Locally, the Indian diaspora likes to say that Dubai is India’s fifth-largest city. Over the past decade, security and defense have also become a structuring element in the dialogue between Delhi and its local partners. This covers various aspects, starting with intelligence sharing and counter-terrorism cooperation. During this period, cooperation between Delhi and the Gulf monarchies has accelerated considerably, particularly in the dismantling of South Asian terrorist cells and criminal organizations that used Dubai as a financial platform and planning base for their operations.
Maritime security is also part of Indias’ strategy as part of its naval presence strengthening in the Indian Ocean. Delhi intends to maintain ties with Gulf navies, to guard against crises in the region, whether in the Red Sea or the Strait of Hormuz. Exchanges with Saudi and UAE navies have increased, and India’s contribution to the region is appreciated by the countries of the Arabian Peninsula. Last but not least, a significant component of India’s regional policy involves arms imports, particularly from Israel, which has become Delhi’s fourth-largest partner in this area (behind Russia, France and the USA).
The UAE and Saudi Arabia are India’s other two key partners in the region. There too, bilateral relations are highly personalized at the highest level. Crown Prince Mohammed bin Salman does not hesitate to refer to Modi as his “elder brother”. Similarly, the rapprochement between Abu Dhabi and Delhi is largely linked to the relationship between the Indian Prime Minister and the Emirati President, Mohammed bin Zayed. In the Arabian Peninsula, this is also reflected in a noticeable distancing between the Emiratis, the Saudis and Pakistan, despite the Gulf monarchies’ long-standing partnership. In 2015, at a time when the Saudis and Emiratis were drawing closer to Modi’s India, Islamabad refused to join the coalition assembled by Mohammed bin Salman to wage war against the Houthis in Yemen.

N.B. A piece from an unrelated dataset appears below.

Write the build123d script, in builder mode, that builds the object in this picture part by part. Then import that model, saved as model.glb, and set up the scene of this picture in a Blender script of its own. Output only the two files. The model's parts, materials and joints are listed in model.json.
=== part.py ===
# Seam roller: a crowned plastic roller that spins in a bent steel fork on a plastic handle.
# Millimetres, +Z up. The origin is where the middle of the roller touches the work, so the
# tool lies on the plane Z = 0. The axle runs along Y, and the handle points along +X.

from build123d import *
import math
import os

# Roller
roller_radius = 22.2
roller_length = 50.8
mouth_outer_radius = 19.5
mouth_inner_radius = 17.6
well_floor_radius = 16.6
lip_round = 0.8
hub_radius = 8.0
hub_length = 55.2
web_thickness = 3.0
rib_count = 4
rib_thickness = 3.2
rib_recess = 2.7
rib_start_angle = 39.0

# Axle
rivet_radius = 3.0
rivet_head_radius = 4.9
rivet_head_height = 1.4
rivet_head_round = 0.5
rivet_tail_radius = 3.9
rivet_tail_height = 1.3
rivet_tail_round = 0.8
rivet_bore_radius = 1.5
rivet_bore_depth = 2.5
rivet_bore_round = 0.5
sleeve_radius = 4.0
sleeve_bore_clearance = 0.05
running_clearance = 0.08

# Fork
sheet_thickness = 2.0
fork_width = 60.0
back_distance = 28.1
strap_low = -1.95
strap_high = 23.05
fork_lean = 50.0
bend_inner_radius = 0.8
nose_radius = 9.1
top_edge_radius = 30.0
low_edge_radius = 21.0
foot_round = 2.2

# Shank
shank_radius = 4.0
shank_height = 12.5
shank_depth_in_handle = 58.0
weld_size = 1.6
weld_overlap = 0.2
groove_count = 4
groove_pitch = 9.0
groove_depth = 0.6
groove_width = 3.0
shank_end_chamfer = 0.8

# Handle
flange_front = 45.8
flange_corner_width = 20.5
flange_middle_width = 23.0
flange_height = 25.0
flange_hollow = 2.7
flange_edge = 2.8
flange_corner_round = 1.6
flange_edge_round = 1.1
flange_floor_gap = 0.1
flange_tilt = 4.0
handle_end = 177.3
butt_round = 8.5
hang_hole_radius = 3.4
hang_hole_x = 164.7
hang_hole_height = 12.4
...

This decision was seen as an affront by the Gulf monarchies and convinced them to turn to India. From then on, this realignment between the Gulf and South Asia saw Riyadh and Abu Dhabi lend their diplomatic support to Delhi when Modi launched a retaliatory operation against Pakistan after the Uri attacks in 2016. This is also reflected in the relative indifference of Arab leaders to the treatment of India’s Muslim minority, and their support for Modi’s reform of the status of Kashmir in 2019. These privileged ties between India, Israel, the UAE and Saudi Arabia could lead one to believe that Delhi is modeling its partnerships in the West Asia on a model fairly close to that of Washington.
The strengthening of India’s partnerships in the West Asia has also been accompanied by an unprecedented multilateral dynamic. This has seen Delhi participate in several new initiatives in the West Asia. The most emblematic of these “mini-laterals” is I2U2, an acronym for the dialogue between India, Israel, the UAE and the USA. This four-way consultation framework was launched in the autumn of 2021, in line with two concomitant diplomatic strategies.
On the one hand, I2U2 is the extension of the Abraham Accords, which formalized the normalization of relations between Israel and the UAE in 2020. Building on the parallel strengthening of ties between Tel Aviv, Abu Dhabi and Delhi, the establishment of this forum is a logical follow-up, as seen from Washington. On the other hand, the Biden administration sees I2U2 as an extension of its Indo-Pacific policy. As soon as this “quadrilateral” was announced, American and Indian observers were quick to refer to it as the “QUAD” of the West Asia, in reference to the US-Japan-India-Australia dialogue reactivated in 2017. The analogy suggests that I2U2, like the Asian QUAD, is strengthening American partnerships in the area to better contain Chinese expansion.
The development of India’s increasingly ambitious West Asia policy over the last ten years is set to continue. Ultimately, it should reshape diplomatic dynamics in the region, just as relations with the region can no longer be thought of without taking India’s presence into account.